Large commercial wood buildings

Bell says the only real competitor in the institutional building market are buildings made of steel and concrete and that there are lots of opportunity in the sector. Wooden buildings have a much smaller carbon footprint, which is a key marketing tool.

As an example, Bell says the Heather Park Middle School in Prince George, which is located in his riding of Price George North, was made of wood.

Bell makes the pitch that wood buildings have far less of a carbon footprint because carbon is created during the production of steel and concrete, whereas wood is in effect sequestered carbon and remains so for the life of the building.

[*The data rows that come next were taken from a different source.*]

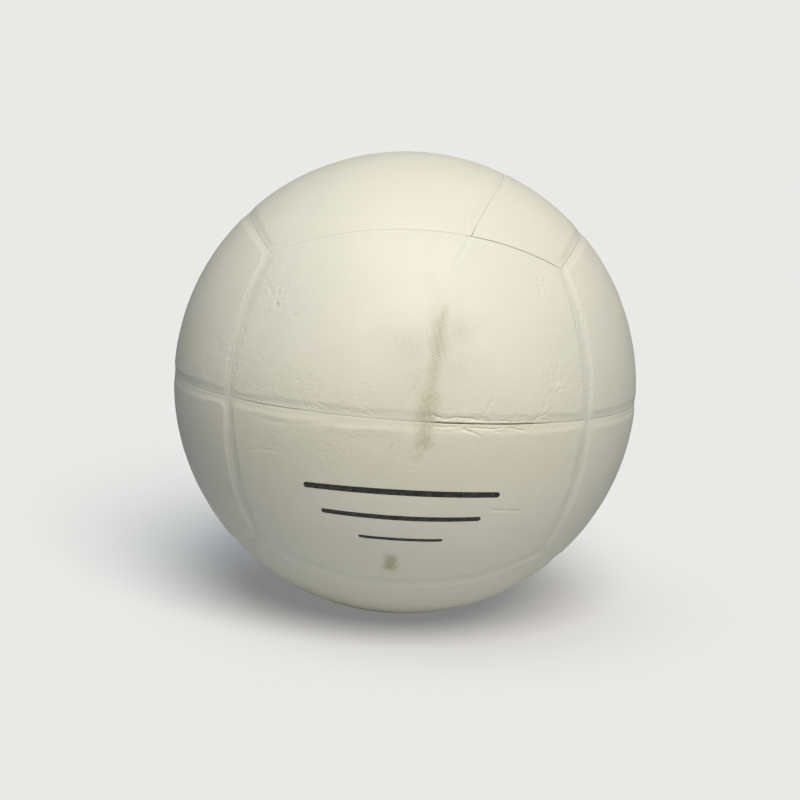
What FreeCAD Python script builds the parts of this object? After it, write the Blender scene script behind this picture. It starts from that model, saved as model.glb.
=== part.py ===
"""A laminated, foam-backed volleyball.

Inside out: a butyl bladder with its valve, a wound thread carcass, a rubber lining, and a cover of twelve
panels, each a skin on its own foam pad.  The panels follow the six faces of a cube blown up on the sphere.
The four side faces are halved along the equator, and each cap is cut in two by one off-centre seam.

The origin is the ball's centre.  +Z runs out through the valve, -Y is the front and +X is the right.
"""
import FreeCAD, Part
import os

SHEET_ROWS = [
    ("ball_radius", 105.0, "outer radius of the inflated ball"),
    ("skin_thickness", 1.3, "panel skin, synthetic leather"),
    ("foam_thickness", 2.4, "foam pad behind each skin"),
    ("lining_thickness", 0.6, "rubber lining over the thread"),
    ("winding_thickness", 0.7, "layer of wound thread"),
    ("bladder_thickness", 0.8, "bladder wall"),
    ("seam_half_gap", 0.15, "half the gap between neighbouring skins"),
    ("foam_half_gap", 0.5, "half the gap between neighbouring foam pads"),
    ("corner_radius", 4.0, "rounding of a panel's corners"),
    ("edge_reach", 3.6, "how far a skin's pressed-down edge reaches into the panel"),
    ("edge_drop", 0.9, "how far a skin's edge is pressed down"),
    ("cap_seam_slope", 0.29, "cap seam: distance off centre over height"),
    ("wedge_near", 50.0, "height where a panel's wedge starts"),
    ("wedge_far", 110.0, "height where a panel's wedge ends"),
    ("patch_radius", 17.0, "reinforcing patch on the bladder"),
    ("patch_thickness", 0.8, "reinforcing patch on the bladder"),
    ("flange_radius", 11.0, "flange of the valve body"),
    ("flange_thickness", 1.5, "flange of the valve body"),
    ("stem_radius", 3.8, "stem of the valve body"),
    ("stem_top", 104.7, "height of the stem's outer end"),
    ("stem_bottom", 86.0, "height of the stem's inner end"),
    ("core_radius", 2.2, "rubber core inside the stem"),
    ("core_lip_radius", 2.7, "lip that keeps the core in the stem"),
    ("core_lip_height", 1.0, "lip that keeps the core in the stem"),
    ("needle_radius", 1.1, "passage for an inflating needle"),
    ("needle_depth", 12.0, "length of the passage for a needle"),
    ("core_length", 16.0, "length of the core"),
]

document = FreeCAD.newDocument("Volleyball")
sheet = document.addObject("Spreadsheet::Sheet", "Sizes")
for row, (alias, value, meaning) in enumerate(SHEET_ROWS, start=1):
    sheet.set(f"A{row}", meaning)
    sheet.set(f"B{row}", str(value))
    sheet.setAlias(f"B{row}", alias)
document.recompute()

# Each layer's outer radius, worked out from the outside in.
SKIN_INNER = "(Sizes.ball_radius - Sizes.skin_thickness)"
FOAM_INNER = f"({SKIN_INNER} - Sizes.foam_thickness)"
LINING_INNER = f"({FOAM_INNER} - Sizes.lining_thickness)"
WINDING_INNER = f"({LINING_INNER} - Sizes.winding_thickness)"
BLADDER_INNER = f"({WINDING_INNER} - Sizes.bladder_thickness)"
PATCH_INNER = f"({BLADDER_INNER} - Sizes.patch_thickness)"
FLANGE_INNER = f"({PATCH_INNER} - Sizes.flange_thickness)"

sub_parts = []


def add(kind, name, **expressions):
    """Add one object and bind its sizes to the sheet."""
    thing = document.addObject(kind, name)
    for size, expression in expressions.items():
        thing.setExpression(size, expression)
    return thing


def boolean(kind, name, base, tool):
    """Add a Part::Cut or a Part::Common of two objects."""
    result = document.addObject(kind, name)
    result.Base = base
    result.Tool = tool
    return result


def shell(name, outer, inner, rotation=FreeCAD.Rotation()):
    """A closed spherical shell between two radii, turned so that its seam stays off the piece cut from it."""
    outside = add("Part::Sphere", f"{name}_outside", Radius=outer)
    inside = add("Part::Sphere", f"{name}_inside", Radius=inner)
    for sphere in (outside, inside):
        sphere.Placement = FreeCAD.Placement(FreeCAD.Vector(), rotation)
    return boolean("Part::Cut", f"{name}_shell", outside, inside)


def rod(name, radius, bottom, top):
    """A cylinder on the valve's axis, from one height to another."""
    cylinder = add("Part::Cylinder", name, Radius=radius, Height=f"{top} - {bottom}")
    cylinder.setExpression("Placement.Base.z", bottom)
    return cylinder


def finish(thing, label):
    """Register an object as a sub-part of the ball."""
    thing.Label = label
    sub_parts.append(thing)


def pierced(name, base):
    """A layer with the round hole that the valve's stem passes through."""
    hole = rod(f"{name}_hole", "Sizes.stem_radius", "Sizes.wedge_near", "Sizes.wedge_far")
    return boolean("Part::Cut", f"{name}_pierced", base, hole)


def disc(name, outer, inner, radius):
    """A round piece of a spherical shell, centred on the valve."""
    reach = rod(f"{name}_reach", radius, "Sizes.wedge_near", "Sizes.wedge_far")
    return boolean("Part::Common", f"{name}_disc", shell(name, outer, inner), reach)


def make_carcass():
    """Bladder, thread winding and rubber lining: three closed layers around the air."""
    layers = [
        ("bladder", WINDING_INNER, BLADDER_INNER),
        ("thread_winding", LINING_INNER, WINDING_INNER),
        ("rubber_lining", FOAM_INNER, LINING_INNER),
    ]
    for label, outer, inner in layers:
        finish(pierced(label, shell(label, outer, inner)), label)


def make_valve():
    """Reinforcing patch, flanged valve body and the core that seals around a needle."""
    patch = disc("patch", BLADDER_INNER, PATCH_INNER, "Sizes.patch_radius")
    finish(pierced("patch", patch), "valve_patch")

    flange = disc("flange", PATCH_INNER, FLANGE_INNER, "Sizes.flange_radius")
    stem = rod("stem", "Sizes.stem_radius", "Sizes.stem_bottom", "Sizes.stem_top")
    body = boolean("Part::Fuse", "flanged_stem", flange, stem)
    core_bottom = "(Sizes.stem_top - Sizes.core_length)"
    seat = rod("core_seat", "Sizes.core_radius", core_bottom, "Sizes.wedge_far")
    lip_bottom = "(Sizes.stem_top - Sizes.core_lip_height)"
    lip_seat = rod("lip_seat", "Sizes.core_lip_radius", lip_bottom, "Sizes.wedge_far")
    bored = boolean("Part::Cut", "bored_stem", body, seat)
    finish(boolean("Part::Cut", "valve_housing", bored, lip_seat), "valve_body")

    plug = rod("plug", "Sizes.core_radius", core_bottom, "Sizes.stem_top")
    lip = rod("lip", "Sizes.core_lip_radius", lip_bottom, "Sizes.stem_top")
    lipped = boolean("Part::Fuse", "lipped_plug", plug, lip)
    passage_bottom = "(Sizes.stem_top - Sizes.needle_depth)"
    passage = rod("passage", "Sizes.needle_radius", passage_bottom, "Sizes.wedge_far")
    finish(boolean("Part::Cut", "core", lipped, passage), "valve_core")


def edge_line(slope, gap, side, height):
    """Where a panel's side plane lies at a height: its slope, moved into the panel by half the seam's gap."""
    return f"({slope}) * {height} - ({side}) * {gap} * sqrt(1 + ({slope})^2)"


def wedge(name, gap, across, along, rotation):
    """The four-sided wedge from the ball's centre that a panel fills.

    across and along are the (low, high) slopes of its side planes, sideways and lengthways.
    """
    near = "Sizes.wedge_near"
    far = "Sizes.wedge_far"
    block = add("Part::Wedge", name, Ymin=near, Ymax=far)
    for letter, slopes in (("X", across), ("Z", along)):
        for end, slope, side in (("min", slopes[0], -1), ("max", slopes[1], 1)):
            block.setExpression(f"{letter}{end}", edge_line(slope, gap, side, near))
            block.setExpression(f"{letter}2{end}", edge_line(slope, gap, side, far))
    block.Placement = FreeCAD.Placement(FreeCAD.Vector(), rotation)
    return block


def round_corners(name, block):
    """Round the wedge's four edges that run out from the ball's centre."""
    document.recompute()
    middle = (sheet.wedge_near + sheet.wedge_far) / 2
    rounded = document.addObject("Part::Fillet", f"{name}_rounded")
    rounded.Base = block
    radius = sheet.corner_radius
    picked = []
    for number, edge in enumerate(block.Shape.Edges, start=1):
        heights = [abs(block.Placement.inverse().multVec(v.Point).y) for v in edge.Vertexes]
        if min(heights) < middle < max(heights):
            picked.append((number, radius, radius))
    rounded.Edges = picked
    return rounded


def press_edges(name, skin):
    """Slope the skin's outer edge down into the seam all the way round."""
    document.recompute()
    pressed = document.addObject("Part::Chamfer", f"{name}_pressed")
    pressed.Base = skin
    picked = []
    for number, edge in enumerate(skin.Shape.Edges, start=1):
        if all(abs(v.Point.Length - sheet.ball_radius) < 0.001 for v in edge.Vertexes):
            picked.append((number, sheet.edge_reach, sheet.edge_drop))
    pressed.Edges = picked
    return pressed


def make_panel(label, across, along, rotation, holds_valve=False):
    """One cover panel: a skin with rounded corners and pressed edges, and the foam pad behind it."""
    skin_wedge = wedge(f"{label}_skin_wedge", "Sizes.seam_half_gap", across, along, rotation)
    skin_wedge = round_corners(f"{label}_skin", skin_wedge)
    skin_shell = shell(f"{label}_skin", "Sizes.ball_radius", SKIN_INNER, rotation)
    skin = boolean("Part::Common", f"{label}_skin_patch", skin_shell, skin_wedge)
    skin = press_edges(f"{label}_skin", skin)

    foam_wedge = wedge(f"{label}_foam_wedge", "Sizes.foam_half_gap", across, along, rotation)
    foam_wedge = round_corners(f"{label}_foam", foam_wedge)
    foam_shell = shell(f"{label}_foam", SKIN_INNER, FOAM_INNER, rotation)
    foam = boolean("Part::Common", f"{label}_foam_patch", foam_shell, foam_wedge)

    if holds_valve:
        skin = pierced(f"{label}_skin", skin)
        foam = pierced(f"{label}_foam", foam)
    finish(skin, f"{label}_skin")
    finish(foam, f"{label}_foam")


def make_belt():
    """Eight panels around the ball: four faces, each halved along the equator."""
    turns = {"back": 0, "left": 90, "front": 180, "right": 270}
    for face, turn in turns.items():
        rotation = FreeCAD.Rotation(FreeCAD.Vector(0, 0, 1), turn)
        make_panel(f"{face}_upper", ("-1", "1"), ("0", "1"), rotation)
        make_panel(f"{face}_lower", ("-1", "1"), ("-1", "0"), rotation)


def make_caps():
    """Two panels on the top and two underneath, with the lower seam a quarter turn from the upper one."""
    right = FreeCAD.Vector(1, 0, 0)
    back = FreeCAD.Vector(0, 1, 0)
    up = FreeCAD.Vector(0, 0, 1)
    top = FreeCAD.Rotation(right, up, -back, "XYZ")
    bottom = FreeCAD.Rotation(back, -up, -right, "XYZ")
    seam = "Sizes.cap_seam_slope"
    make_panel("top_main", ("-1", seam), ("-1", "1"), top, holds_valve=True)
    make_panel("top_side", (seam, "1"), ("-1", "1"), top)
    make_panel("bottom_main", ("-1", seam), ("-1", "1"), bottom)
    make_panel("bottom_side", (seam, "1"), ("-1", "1"), bottom)


def check_and_export():
    """Stop on any failed object, then write each sub-part to its own file."""
    document.recompute()
    for thing in document.Objects:
        if "Invalid" in thing.State or "Error" in thing.State:
            raise RuntimeError(f"{thing.Name} failed: {thing.State}")
    for thing in sub_parts:
        if thing.Shape.isNull() or not thing.Shape.isValid() or len(thing.Shape.Solids) != 1:
            raise RuntimeError(f"{thing.Label} has no single valid solid")
    os.makedirs("parts", exist_ok=True)
    for thing in sub_parts:
        thing.Shape.exportStep(f"parts/{thing.Label}.step")
        print(f"{thing.Label:20s} {thing.Shape.Volume / 1000:8.3f} cm3")


make_carcass()
make_valve()
make_belt()
make_caps()
check_and_export()
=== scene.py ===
"""The looks of a worn, ivory-coloured volleyball, built from the bladder outwards.

The ball's centre is the origin, +Z runs out through the valve, -Y is the front and +X is the right.
The scene is in metres. The cover and its marks are sized in millimetres. A place on the cover is given on the
face of a cube around the ball, whose edges are at -1 and 1.
"""
import math
import random

import bpy
import numpy as np
from mathutils import Matrix, Vector, noise


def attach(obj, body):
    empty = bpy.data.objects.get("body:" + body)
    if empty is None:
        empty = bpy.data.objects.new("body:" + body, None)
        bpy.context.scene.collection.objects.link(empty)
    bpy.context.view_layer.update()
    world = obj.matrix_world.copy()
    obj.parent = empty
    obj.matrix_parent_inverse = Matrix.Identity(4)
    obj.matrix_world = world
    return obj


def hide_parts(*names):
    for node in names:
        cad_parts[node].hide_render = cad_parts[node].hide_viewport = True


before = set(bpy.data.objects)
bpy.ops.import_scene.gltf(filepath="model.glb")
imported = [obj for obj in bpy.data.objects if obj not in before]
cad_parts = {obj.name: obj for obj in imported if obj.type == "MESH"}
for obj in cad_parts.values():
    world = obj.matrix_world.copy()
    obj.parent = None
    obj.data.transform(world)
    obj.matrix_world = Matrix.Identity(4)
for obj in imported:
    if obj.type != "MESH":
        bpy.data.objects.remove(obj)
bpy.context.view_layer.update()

# Bladder, its patch and the valve.
# The bladder is a butyl rubber balloon. A round patch thickens it where the flanged valve body is cured on,
# and a soft core pushed into the valve closes around the inflating needle.


def add_node(tree, kind, inputs=None, **settings):
    """One shader node, with its sockets either linked or set."""
    made = tree.nodes.new("ShaderNode" + kind)
    for name, value in settings.items():
        setattr(made, name, value)
    for socket, value in (inputs or {}).items():
        if isinstance(value, bpy.types.NodeSocket):
            tree.links.new(value, made.inputs[socket])
        else:
            made.inputs[socket].default_value = value
    return made


def blend_colours(tree, amount, low, high):
    """A colour between two, by an amount from 0 to 1."""
    made = add_node(tree, "Mix", data_type="RGBA")
    for socket, value in ((made.inputs[0], amount), (made.inputs[6], low), (made.inputs[7], high)):
        if isinstance(value, bpy.types.NodeSocket):
            tree.links.new(value, socket)
        else:
            socket.default_value = value
    return made.outputs[2]


def spread(tree, value, low, high, to_low=0.0, to_high=1.0):
    """A value stretched from one range to another, and kept inside it."""
    sockets = {"Value": value, "From Min": low, "From Max": high, "To Min": to_low, "To Max": to_high}
    return add_node(tree, "MapRange", sockets).outputs[0]


def combine(tree, operation, first, second=0.5):
    """Two values added, multiplied or otherwise put together."""
    return add_node(tree, "Math", {0: first, 1: second}, operation=operation).outputs[0]


def start_finish(name):
    """A new material, with its node tree, its shader and the place on the ball."""
    material = bpy.data.materials.new(name)
    material.use_nodes = True
    tree = material.node_tree
    place = add_node(tree, "TexCoord").outputs["Object"]
    return material, tree, tree.nodes["Principled BSDF"], place


def cloud(tree, place, size_mm, detail=3.0, roughness=0.5):
    """Soft, cloudy noise whose patches are about size_mm across, from 0 to 1."""
    sockets = {"Vector": place, "Scale": 1000.0 / size_mm, "Detail": detail, "Roughness": roughness}
    return add_node(tree, "TexNoise", sockets).outputs[0]


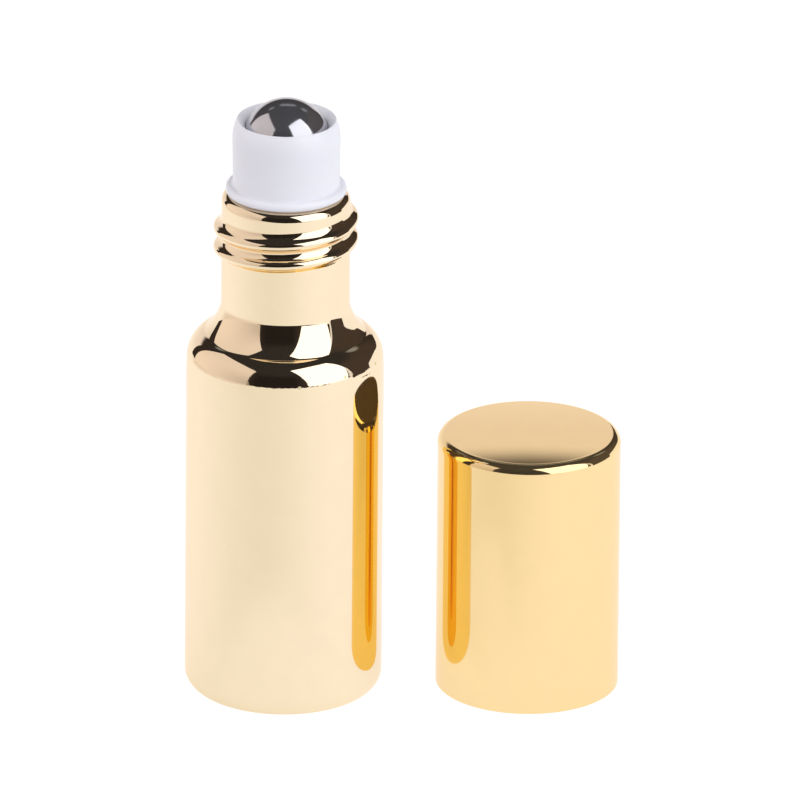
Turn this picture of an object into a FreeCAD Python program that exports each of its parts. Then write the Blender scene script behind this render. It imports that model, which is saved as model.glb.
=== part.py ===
"""Roll-on bottle: a gilded glass bottle, a snap-in roller with its steel ball, and a lined metal screw cap.

Millimetres. +Z is up, and the origin is the centre of the bottle's foot. The cap stands beside the bottle.
"""
import FreeCAD, Part
import math
import os
import Sketcher

from FreeCAD import Vector

doc = FreeCAD.newDocument("roll_on_bottle")
sheet = doc.addObject("Spreadsheet::Sheet", "Sizes")

DRIVING_SIZES = [
    # glass neck, which the other pieces' diameters follow
    ("neck_diameter", 13.0),
    ("neck_wall", 1.7),
    ("neck_height", 11.85),
    ("lip_radius", 0.95),
    ("lip_inner_chamfer", 0.25),
    # bead thread on the neck
    ("thread_pitch", 2.117),
    ("thread_turns", 2.0),
    ("thread_drop", 6.42),
    ("thread_depth", 0.8),
    ("thread_crest_radius", 0.45),
    ("thread_flank_angle", 35.0),
    ("thread_root_sink", 0.3),
    ("thread_fade_angle", 72.0),
    ("thread_end_cover", 0.05),
    # glass shoulder and body
    ("flare_reach", 1.65),
    ("flare_rise", 3.18),
    ("flare_radius", 5.2),
    ("roll_reach", 1.85),
    ("roll_radius", 3.0),
    ("body_top", 35.7),
    ("body_wall", 2.4),
    ("base_thickness", 3.0),
    ("heel_radius", 1.9),
    ("inner_heel_radius", 3.2),
    ("foot_ring_width", 2.2),
    ("push_up_depth", 0.25),
    ("inner_shoulder_drop", 2.1),
    ("inner_shoulder_radius", 4.0),
    ("inner_shoulder_angle", 50.0),
    # steel ball
    ("ball_bore_gap", 0.3),
    ("ball_rise", 4.47),
    # roller housing
    ("ball_clearance", 0.05),
    ("retention_lap", 0.3),
    ("cup_wall", 0.91),
    ("cup_foot_taper", 0.08),
    ("cup_lip_rise", 0.73),
    ("cup_rim_inset", 0.46),
    ("cup_rim_land", 0.1),
    ("cup_bow_radius", 4.5),
    ("cup_foot_chamfer", 0.22),
    ("flange_inset", 0.4),
    ("flange_thickness", 0.9),
    ("flange_edge_radius", 0.4),
    ("plug_length", 7.5),
    ("plug_waist_gap", 0.2),
    ("plug_wall", 1.2),
    ("plug_lead", 0.5),
    ("seal_ring_gap", 0.04),
    ("seal_ring_width", 0.9),
    ("seal_ring_sink", 0.1),
    ("seal_ring_first", 1.6),
    ("seal_ring_spacing", 1.9),
    ("seal_ring_count", 3),
    ("web_thickness", 0.95),
    ("feed_hole", 2.6),
    ("feed_slot_width", 0.7),
    ("feed_slot_length", 1.1),
    ("feed_slot_count", 3),
    # metal cap shell
    ("cap_inset", 0.72),
    ("cap_wall", 0.45),
    ("cap_crown", 0.33),
    ("cap_edge_radius", 0.95),
    ("cap_foot_chamfer", 0.15),
    ("cap_stand_gap", 5.43),
    ("cap_stand_shift", 1.37),
    ("cap_closed_gap", 0.4),
    # plastic cap liner
    ("liner_fit_gap", 0.03),
    ("liner_rib_height", 0.25),
    ("liner_rib_width", 0.8),
    ("liner_rib_count", 12),
    ("liner_recess", 0.5),
    ("liner_top_gap", 0.1),
    ("liner_top_thickness", 0.85),
    ("liner_headroom", 1.07),
    ("liner_edge_chamfer", 0.7),
    ("liner_skirt_wall", 0.55),
    ("liner_skirt_height", 2.2),
    ("liner_thread_gap", 0.15),
    ("liner_thread_turns", 1.5),
    ("liner_thread_depth", 0.75),
    ("liner_thread_crest_width", 0.4),
    ("liner_thread_flank_angle", 25.0),
    ("liner_thread_root_sink", 0.12),
    ("liner_cup_gap", 0.25),
    ("liner_flange_gap", 0.05),
    ("liner_seal_bore", 4.4),
    ("liner_seal_wall", 0.6),
    ("liner_seal_gap", 0.05),
    # cuts run past the solid by this much
    ("overrun", 1.0),
]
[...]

Using the example of the middle school he says building with wood instead of concrete reduced the amount of carbon released during construction by the equivalent of 10,620 cars being operated for a full year.

He says regardless of your personal beliefs surrounding global warming, this is a great marketing tool and gives the example of the Olympic Skating Oval in Richmond as an aesthetically pleasing example of what can be done with wood.

***

Bell feels that 2009 will be a key year for the industry and that the B.C. industry needs to face challenges head on -- including making tough decisions. “Whenever you are faced with challenging times, as we are today, you need to be prepared to make unpopular decisions because they will establish the right framework for long-term success, and those mean big shifts,” says Bell.

He describes a bright new future for forestry that will come with the development of renewable energy and fuels. “But it won’t be without pain,” he adds.